Much of what the department knows about non-lethal ways to deter wolves, it learned because of OR-4, Morgan said.
“OR-4 and the Imnaha Pack,” he said. “That single wolf and the pack he was in charge of occupied 90 percent of our time and resources for many years. I admired that wolf.”
Occupation: Retiring coordinator of Oregon Department of Fish and Wildlife’s wolf program. Roblyn Brown has been appointed interim coordinator; a formal hiring process will occur.
Personal: Age 54; lives in La Grande, Ore., with wife Dana Reid, a fire management specialist with the U.S. Forest Service. Two grown sons, Seth and Cole. Enjoys bow hunting, hiking, birding and photography.
Career path: Grew up in Bend, Ore., earned a wildlife science degree at Oregon State University. Started with a seasonal position at ODFW and worked for the department 31 years at a series of regional offices. Spent the last 10 as wolf program coordinator.
Demands of the job: Every wolf decision potentially angers one side or the other, ranchers or environmentalists. “I’ve said a million times, wolves are the only species I’ve ever worked with where there’s more misinformation available than factual information. I’ve never seen anything like it. It’s almost like an intentional misinformation campaign.”
On wolves and livestock predation: “There are some people who like to think maybe we can just get wolves to change their minds, but that goes against what a wolf is. It’s a predator first; as long as something is made of meat, there’s going to be take.

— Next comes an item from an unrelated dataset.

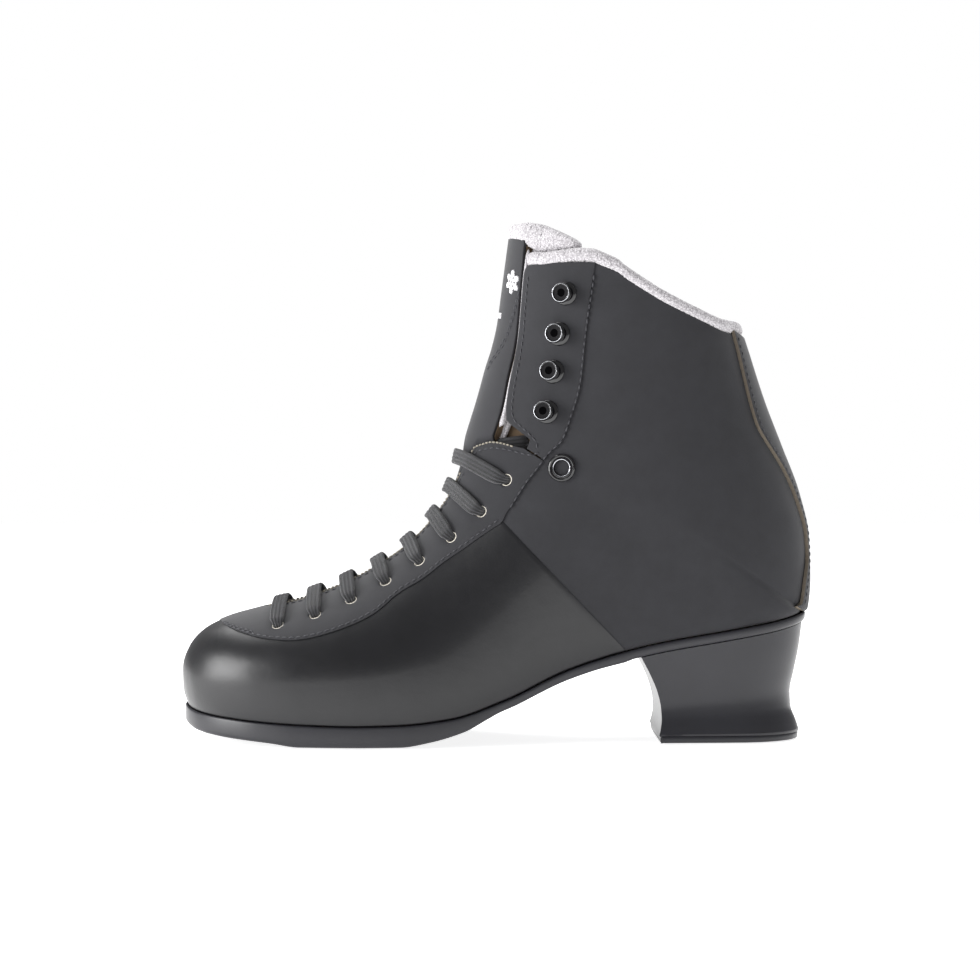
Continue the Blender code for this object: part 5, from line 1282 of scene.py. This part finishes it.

“We always think there must be something that can just stop this, but predatory behavior is exactly why wolves exist.”
Now it can be told: He admires wolves and likes bears, but birds are his favorite animal.
The long view: “I really believe wolves will become kind of a normal and expected part of Oregon’s fauna again. They were once, and will be again. But there will always be conflict.”